#### WRITTEN PROBLEM
Give back exactly the lines running from the line that holds "obj.matrix_parent_inverse = Matrix.Identity(4)" through the line that holds "return low, high", ends included, and no other lines.
* * * * * * * * *
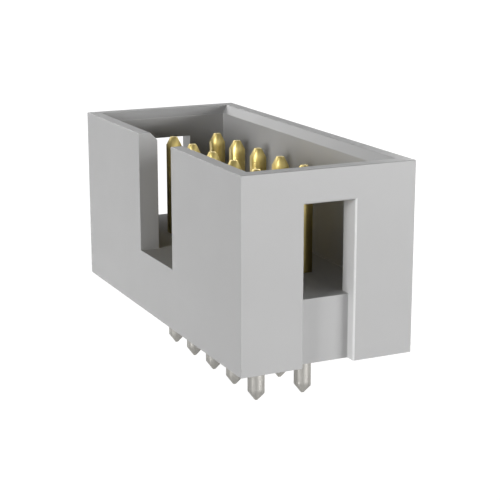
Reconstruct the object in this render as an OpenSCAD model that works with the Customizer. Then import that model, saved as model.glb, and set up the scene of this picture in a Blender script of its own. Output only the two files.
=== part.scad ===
/* [Contacts] */
// Number of contact pairs along the header
pair_count = 5; // [2:1:25]
// Spacing of the contacts, along a row and between the rows
pitch = 2.54; // [2.3:0.01:2.8]
// Side of the square contact wire
pin_w = 0.64; // [0.5:0.01:0.8]
// Rounding of the wire's long edges
pin_edge_r = 0.02; // [0.01:0.01:0.12]
// Room between a contact and its hole in the floor, 0 for a pressed-in contact
pin_hole_gap = 0; // [0:0.01:0.05]
// Height of the mating tips above the pocket floor
mating_reach = 5.23; // [4:0.01:5.8]
// Length of the taper on the mating end
mating_taper = 0.44; // [0.2:0.01:0.8]
// Side of the flat left on the mating tip
mating_flat = 0.29; // [0.1:0.01:0.4]
// Length of the solder tails below the seating plane
tail_reach = 3.14; // [2:0.01:4.5]
// Length of the taper on the solder tail
tail_taper = 0.4; // [0.2:0.01:0.8]
// Side of the flat left on the tail tip
tail_flat = 0.13; // [0.05:0.01:0.4]

/* [Housing] */
// Distance from the last contact to the outer end face
end_room = 4.97; // [4:0.01:7]
// Width across the two long walls
housing_w = 8.8; // [8:0.05:11]
// Height above the seating plane
housing_h = 9.16; // [8.5:0.01:12]
// Thickness of the two long walls
side_wall = 1.03; // [0.7:0.01:1.3]
// Thickness of the two end walls
end_wall = 1.12; // [0.8:0.01:1.6]
// Thickness of the floor that holds the contacts
floor_t = 3.09; // [2:0.01:3.6]
// Lead-in chamfer round the mouth of the pocket
lead_in = 0.4; // [0.1:0.01:0.6]
// Rounding of the outer edges
outer_r = 0.1; // [0.05:0.01:0.4]

/* [Key slot] */
// Width of the polarising slot in one long wall
key_slot_w = 4.28; // [3:0.01:6]

/* [End windows] */
// Width of the window and of the recess below it
window_w = 2.58; // [1.5:0.02:4]
// Height of the bar left above the window
window_bar = 1.55; // [0.8:0.01:2.5]
// Depth of the recess in the end face
recess_depth = 0.55; // [0.2:0.01:0.7]
// Chamfer on the outer edge of the recess
recess_break = 0.1; // [0.02:0.01:0.15]

/* [Hidden] */
$fn = 48;
plastic_grey = [0.72, 0.72, 0.71];
plating_gold = [0.85, 0.69, 0.33];
pin_count = 2 * pair_count;
row_span = (pair_count - 1) * pitch;
housing_l = row_span + 2 * end_room;
pocket_l = housing_l - 2 * end_wall;
pocket_w = housing_w - 2 * side_wall;
window_top = housing_h - window_bar;
mating_tip_z = floor_t + mating_reach;
pin_hole_w = pin_w + 2 * pin_hole_gap;
// How far a cutting shape runs past the surface it opens
over = 0.5;

// Rectangle with four rounded corners, centred on the origin
module rounded_rectangle(w, h, r) {
  square([w - 2 * r, h], center = true);
  square([w, h - 2 * r], center = true);
  for (sx = [-1, 1], sy = [-1, 1])
    translate([sx * (w / 2 - r), sy * (h / 2 - r)])
      circle(r);
}

// Extrudes a profile drawn across and up along the header, centred
module extrude_along_header(length) {
  rotate([90, 0, 90])
    linear_extrude(length, center = true)
      children();
}

// Extrudes a profile drawn along and up across the header, centred
module extrude_across_header(length) {
  rotate([90, 0, 0])
    linear_extrude(length, center = true)
      children();
}

// Block with every outer edge rounded: three rounded profiles crossed
module outer_block() {
  intersection() {
    linear_extrude(housing_h)
      rounded_rectangle(housing_l, housing_w, outer_r);
    extrude_along_header(housing_l)
      translate([0, housing_h / 2])
        rounded_rectangle(housing_w, housing_h, outer_r);
    extrude_across_header(housing_w)
      translate([0, housing_h / 2])
        rounded_rectangle(housing_l, housing_h, outer_r);
  }
}

// Pocket outline from the floor up, opening out at the lead-in chamfer
module pocket_profile(width) {
  half = width / 2;
  mouth = half + lead_in + over;
  polygon([
    [-half, floor_t],
    [half, floor_t],
    [half, housing_h - lead_in],
    [mouth, housing_h + over],
    [-mouth, housing_h + over],
    [-half, housing_h - lead_in]
  ]);
}

module pocket_cut() {
  intersection() {
    extrude_along_header(housing_l + 2 * over)
      pocket_profile(pocket_w);
    extrude_across_header(housing_w + 2 * over)
      pocket_profile(pocket_l);
  }
}

// Slot from the rim down to the pocket floor, through one long wall
module key_slot_cut() {
  translate([-key_slot_w / 2, -housing_w / 2 - over, floor_t])
    cube([key_slot_w, side_wall + 2 * over, housing_h - floor_t + over]);
}

// Recess in the end face, seen from above, with its chamfered outer edges
module recess_plan() {
  half = window_w / 2;
  face = housing_l / 2;
  flare = half + recess_break + over;
  polygon([
    [face - recess_depth, -half],
    [face - recess_break, -half],
    [face + over, -flare],
    [face + over, flare],
    [face - recess_break, half],
    [face - recess_depth, half]
  ]);
}

// The same recess seen from the side, closed at the top and open at the seat
module recess_side() {
  face = housing_l / 2;
  polygon([
    [face - recess_depth, -over],
    [face + over, -over],
    [face + over, window_top + recess_break + over],
    [face - recess_break, window_top],
    [face - recess_depth, window_top]
  ]);
}

module end_window_cut() {
  intersection() {
    translate([0, 0, -over])
      linear_extrude(housing_h + over)
        recess_plan();
    extrude_across_header(housing_w)
      recess_side();
  }
  translate([housing_l / 2 - end_wall - over, -window_w / 2, floor_t])
    cube([end_wall + over - recess_depth / 2, window_w, window_top - floor_t]);
}

// Centre of contact n: odd numbers in the slot's row, even ones behind it
function pin_x(n) = floor((n - 1) / 2) * pitch - row_span / 2;
function pin_y(n) = (n % 2 == 1 ? -1 : 1) * pitch / 2;

module pin_holes_cut() {
  for (n = [1 : pin_count])
    translate([pin_x(n), pin_y(n), floor_t / 2])
      cube([pin_hole_w, pin_hole_w, floor_t + 2 * over], center = true);
}

module housing() {
  color(plastic_grey)
    difference() {
      outer_block();
      pocket_cut();
      key_slot_cut();
      for (side = [0, 1])
        mirror([side, 0, 0])
          end_window_cut();
      pin_holes_cut();
    }
}

// Side view of a contact: tapered and blunt at both ends
module pin_profile() {
  half = pin_w / 2;
  polygon([
    [-tail_flat / 2, -tail_reach],
    [tail_flat / 2, -tail_reach],
    [half, -tail_reach + tail_taper],
    [half, mating_tip_z - mating_taper],
    [mating_flat / 2, mating_tip_z],
    [-mating_flat / 2, mating_tip_z],
    [-half, mating_tip_z - mating_taper],
    [-half, -tail_reach + tail_taper]
  ]);
}

module contact_pin(n) {
  color(plating_gold)
    translate([pin_x(n), pin_y(n), 0])
      intersection() {
        extrude_along_header(pin_w)
          pin_profile();
        extrude_across_header(pin_w)
          pin_profile();
        translate([0, 0, -tail_reach])
          linear_extrude(mating_tip_z + tail_reach)
            rounded_rectangle(pin_w, pin_w, pin_edge_r);
      }
}

housing();
for (n = [1 : pin_count])
  contact_pin(n);
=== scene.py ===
"""Box header for ribbon cable, finished: moulded housing, ten drawn contacts and a plain studio."""
import itertools
import math

import bmesh
import bpy
from bpy.props import FloatProperty, FloatVectorProperty, PointerProperty
from mathutils import Matrix, Vector


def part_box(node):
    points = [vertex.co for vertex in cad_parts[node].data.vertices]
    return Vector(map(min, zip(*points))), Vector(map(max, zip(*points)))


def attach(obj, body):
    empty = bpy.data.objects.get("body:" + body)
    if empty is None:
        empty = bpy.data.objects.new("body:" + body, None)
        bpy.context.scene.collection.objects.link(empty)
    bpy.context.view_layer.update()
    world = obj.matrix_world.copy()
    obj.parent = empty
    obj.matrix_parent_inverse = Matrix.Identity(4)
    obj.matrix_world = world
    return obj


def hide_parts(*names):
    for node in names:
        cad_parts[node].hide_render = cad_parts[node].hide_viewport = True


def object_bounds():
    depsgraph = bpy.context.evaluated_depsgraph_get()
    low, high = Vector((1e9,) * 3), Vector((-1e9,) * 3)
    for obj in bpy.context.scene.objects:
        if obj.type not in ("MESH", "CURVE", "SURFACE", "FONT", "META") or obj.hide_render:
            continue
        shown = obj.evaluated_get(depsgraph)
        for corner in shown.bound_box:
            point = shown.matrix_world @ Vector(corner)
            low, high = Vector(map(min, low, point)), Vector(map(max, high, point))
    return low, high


bl_info = {
    "name": "Box Header Finish",
    "version": (1, 0, 0),
    "blender": (4, 5, 0),
    "location": "View3D > Sidebar > Box Header",
    "description": "Builds the finished housing, contacts and studio round the packed box header",
    "category": "Object",
}

MM = 0.001

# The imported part: its pieces, its overall box and the places that the finish is built on
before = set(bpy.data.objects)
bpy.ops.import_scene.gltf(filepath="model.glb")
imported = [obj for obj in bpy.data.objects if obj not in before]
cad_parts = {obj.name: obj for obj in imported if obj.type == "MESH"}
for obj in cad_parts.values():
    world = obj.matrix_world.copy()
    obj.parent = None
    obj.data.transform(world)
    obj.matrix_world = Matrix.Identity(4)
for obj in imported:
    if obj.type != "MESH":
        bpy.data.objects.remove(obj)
CAD_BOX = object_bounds()
HOUSING_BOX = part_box("housing")
PIN_NODES = sorted((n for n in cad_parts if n.startswith("pin_")), key=lambda n: int(n[4:]))
PIN_BOXES = {n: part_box(n) for n in PIN_NODES}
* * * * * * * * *
#### EXERCISE SOLUTION
    obj.matrix_parent_inverse = Matrix.Identity(4)
    obj.matrix_world = world
    return obj


def hide_parts(*names):
    for node in names:
        cad_parts[node].hide_render = cad_parts[node].hide_viewport = True


def object_bounds():
    depsgraph = bpy.context.evaluated_depsgraph_get()
    low, high = Vector((1e9,) * 3), Vector((-1e9,) * 3)
    for obj in bpy.context.scene.objects:
        if obj.type not in ("MESH", "CURVE", "SURFACE", "FONT", "META") or obj.hide_render:
            continue
        shown = obj.evaluated_get(depsgraph)
        for corner in shown.bound_box:
            point = shown.matrix_world @ Vector(corner)
            low, high = Vector(map(min, low, point)), Vector(map(max, high, point))
    return low, high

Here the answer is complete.